Goal: The listing below is to be output in its exact form.

Dataset extract:
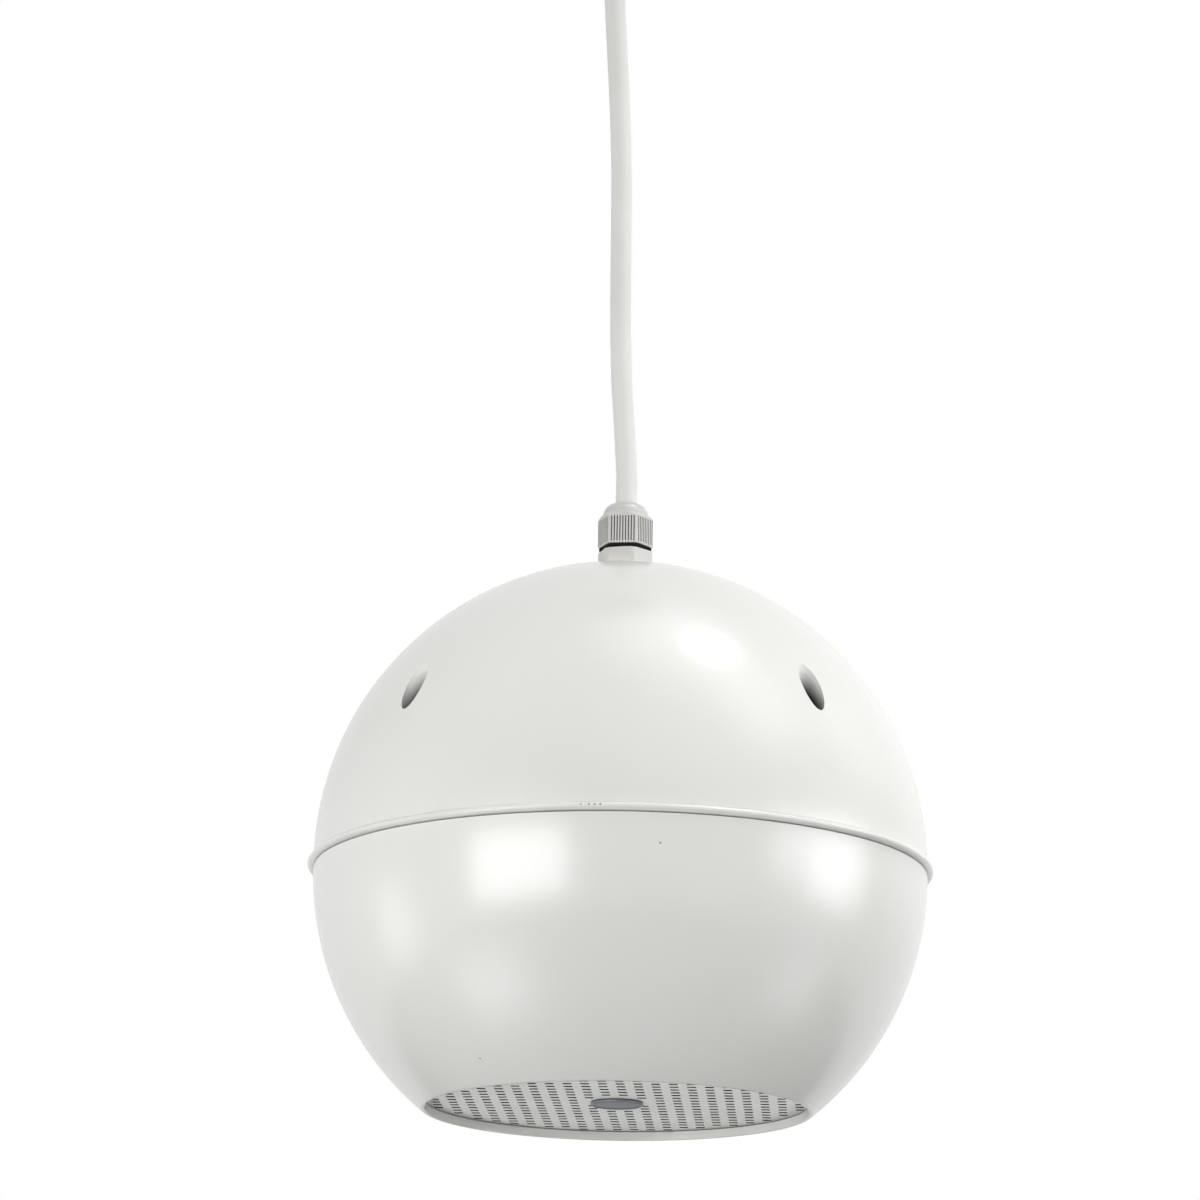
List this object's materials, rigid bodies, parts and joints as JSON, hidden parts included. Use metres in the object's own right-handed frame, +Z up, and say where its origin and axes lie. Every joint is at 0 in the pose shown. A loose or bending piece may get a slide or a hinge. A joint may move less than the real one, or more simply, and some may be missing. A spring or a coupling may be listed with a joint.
{
  "type": "pendant ball speaker",
  "caption": "White two-part ball loudspeaker hanging on its own cord from a ceiling cup, with a punched grille underneath.",
  "frame": {"origin": "Middle of the ceiling bracket's flat top face, where the speaker is screwed to the ceiling.", "axes": "+Z up along the ball's axis, +X to the object's right and -Y towards the picture's side. The ball hangs straight below the origin."},
  "size_m": [0.1874, 0.1874, 0.4679],
  "materials": {
    "ball_white": "moulded, glossy, slightly warm white",
    "grille_white": "powder coated punched sheet",
    "badge_grey": "plain satin disc",
    "black_cloth": "thin woven dust cloth",
    "foam_grey": "closed cell foam",
    "zinc_steel": "bright zinc plate",
    "basket_steel": "pressed and plated",
    "ferrite": "sintered, matt",
    "copper": "enamelled copper wire",
    "cone_paper": "black pressed pulp",
    "edge_cloth": "doped cloth",
    "spider_cloth": "impregnated cotton",
    "tag_board": "bonded board with tinned tags",
    "gland_grey": "nylon, light grey",
    "seal_rubber": "black rubber",
    "cord_white": "white flexible sheath",
    "core_iron": "stacked laminations, varnished",
    "black_plastic": "moulded",
    "winding_tape": "yellow insulating tape",
    "core_brown": "insulated core",
    "core_blue": "insulated core",
    "cup_white": "moulded, satin",
    "nylon_white": "natural nylon",
    "block_white": "moulded"
  },
  "bodies": {
    "housing": {"upper_shell": "ball_white", "lower_shell": "ball_white", "housing_screw_1": "zinc_steel", "housing_screw_2": "zinc_steel", "housing_screw_3": "zinc_steel", "housing_screw_4": "zinc_steel", "grille": "grille_white", "grille_badge": "badge_grey", "grille_cloth": "black_cloth", "driver_gasket": "foam_grey", "basket": "basket_steel", "driver_screw_1": "zinc_steel", "driver_screw_2": "zinc_steel", "driver_screw_3": "zinc_steel", "driver_screw_4": "zinc_steel", "top_plate": "zinc_steel", "magnet": "ferrite", "back_yoke": "zinc_steel", "surround": "edge_cloth", "spider": "spider_cloth", "tag_board": "tag_board", "gland_body": "gland_grey", "gland_seal": "seal_rubber", "gland_gasket": "seal_rubber", "gland_ring": "seal_rubber", "gland_nut": "gland_grey", "gland_locknut": "gland_grey", "cord": "cord_white", "transformer_core": "core_iron", "transformer_bobbin": "black_plastic", "transformer_winding": "winding_tape", "transformer_frame": "zinc_steel", "transformer_screw_1": "zinc_steel", "transformer_screw_2": "zinc_steel", "terminal_block": "black_plastic", "core_wire_1": "core_brown", "core_wire_2": "core_blue", "speaker_lead_1": "core_brown", "speaker_lead_2": "core_blue", "ceiling_bracket": "zinc_steel", "ceiling_cup": "cup_white", "cup_screw_1": "zinc_steel", "cup_screw_2": "zinc_steel", "grip_bush": "nylon_white", "grip_nut": "nylon_white", "grip_screw": "nylon_white", "rose_terminal_block": "block_white", "rose_wire_1": "core_brown", "rose_wire_2": "core_blue"},
    "cone_assembly": {"cone": "cone_paper", "voice_coil": "copper", "dust_cap": "cone_paper"}
  },
  "joints": [
    {"name": "cone_travel", "type": "slide", "parent": "housing", "child": "cone_assembly", "axis": [0, 0, 1], "range_m": [-0.0015, 0.0015], "stiffness_N_per_m": 1500, "deforming": ["surround", "spider"]}
  ]
}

Answer in full:
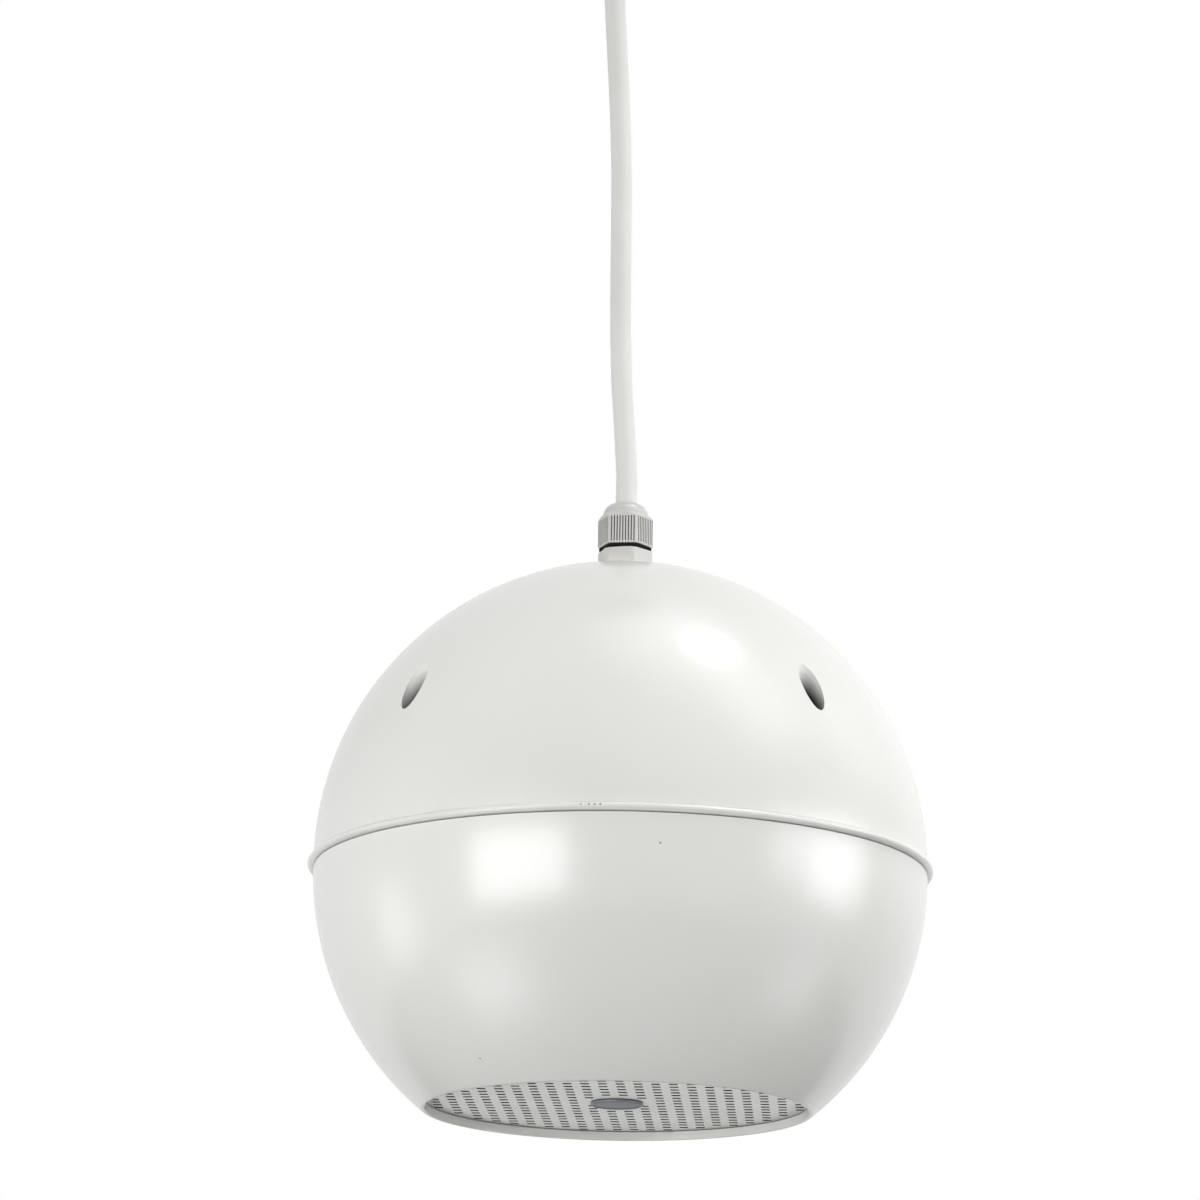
List this object's materials, rigid bodies, parts and joints as JSON, hidden parts included. Use metres in the object's own right-handed frame, +Z up, and say where its origin and axes lie. Every joint is at 0 in the pose shown. A loose or bending piece may get a slide or a hinge. A joint may move less than the real one, or more simply, and some may be missing. A spring or a coupling may be listed with a joint.
{
  "type": "pendant ball speaker",
  "caption": "White two-part ball loudspeaker hanging on its own cord from a ceiling cup, with a punched grille underneath.",
  "frame": {"origin": "Middle of the ceiling bracket's flat top face, where the speaker is screwed to the ceiling.", "axes": "+Z up along the ball's axis, +X to the object's right and -Y towards the picture's side. The ball hangs straight below the origin."},
  "size_m": [0.1874, 0.1874, 0.4679],
  "materials": {
    "ball_white": "moulded, glossy, slightly warm white",
    "grille_white": "powder coated punched sheet",
    "badge_grey": "plain satin disc",
    "black_cloth": "thin woven dust cloth",
    "foam_grey": "closed cell foam",
    "zinc_steel": "bright zinc plate",
    "basket_steel": "pressed and plated",
    "ferrite": "sintered, matt",
    "copper": "enamelled copper wire",
    "cone_paper": "black pressed pulp",
    "edge_cloth": "doped cloth",
    "spider_cloth": "impregnated cotton",
    "tag_board": "bonded board with tinned tags",
    "gland_grey": "nylon, light grey",
    "seal_rubber": "black rubber",
    "cord_white": "white flexible sheath",
    "core_iron": "stacked laminations, varnished",
    "black_plastic": "moulded",
    "winding_tape": "yellow insulating tape",
    "core_brown": "insulated core",
    "core_blue": "insulated core",
    "cup_white": "moulded, satin",
    "nylon_white": "natural nylon",
    "block_white": "moulded"
  },
  "bodies": {
    "housing": {"upper_shell": "ball_white", "lower_shell": "ball_white", "housing_screw_1": "zinc_steel", "housing_screw_2": "zinc_steel", "housing_screw_3": "zinc_steel", "housing_screw_4": "zinc_steel", "grille": "grille_white", "grille_badge": "badge_grey", "grille_cloth": "black_cloth", "driver_gasket": "foam_grey", "basket": "basket_steel", "driver_screw_1": "zinc_steel", "driver_screw_2": "zinc_steel", "driver_screw_3": "zinc_steel", "driver_screw_4": "zinc_steel", "top_plate": "zinc_steel", "magnet": "ferrite", "back_yoke": "zinc_steel", "surround": "edge_cloth", "spider": "spider_cloth", "tag_board": "tag_board", "gland_body": "gland_grey", "gland_seal": "seal_rubber", "gland_gasket": "seal_rubber", "gland_ring": "seal_rubber", "gland_nut": "gland_grey", "gland_locknut": "gland_grey", "cord": "cord_white", "transformer_core": "core_iron", "transformer_bobbin": "black_plastic", "transformer_winding": "winding_tape", "transformer_frame": "zinc_steel", "transformer_screw_1": "zinc_steel", "transformer_screw_2": "zinc_steel", "terminal_block": "black_plastic", "core_wire_1": "core_brown", "core_wire_2": "core_blue", "speaker_lead_1": "core_brown", "speaker_lead_2": "core_blue", "ceiling_bracket": "zinc_steel", "ceiling_cup": "cup_white", "cup_screw_1": "zinc_steel", "cup_screw_2": "zinc_steel", "grip_bush": "nylon_white", "grip_nut": "nylon_white", "grip_screw": "nylon_white", "rose_terminal_block": "block_white", "rose_wire_1": "core_brown", "rose_wire_2": "core_blue"},
    "cone_assembly": {"cone": "cone_paper", "voice_coil": "copper", "dust_cap": "cone_paper"}
  },
  "joints": [
    {"name": "cone_travel", "type": "slide", "parent": "housing", "child": "cone_assembly", "axis": [0, 0, 1], "range_m": [-0.0015, 0.0015], "stiffness_N_per_m": 1500, "deforming": ["surround", "spider"]}
  ]
}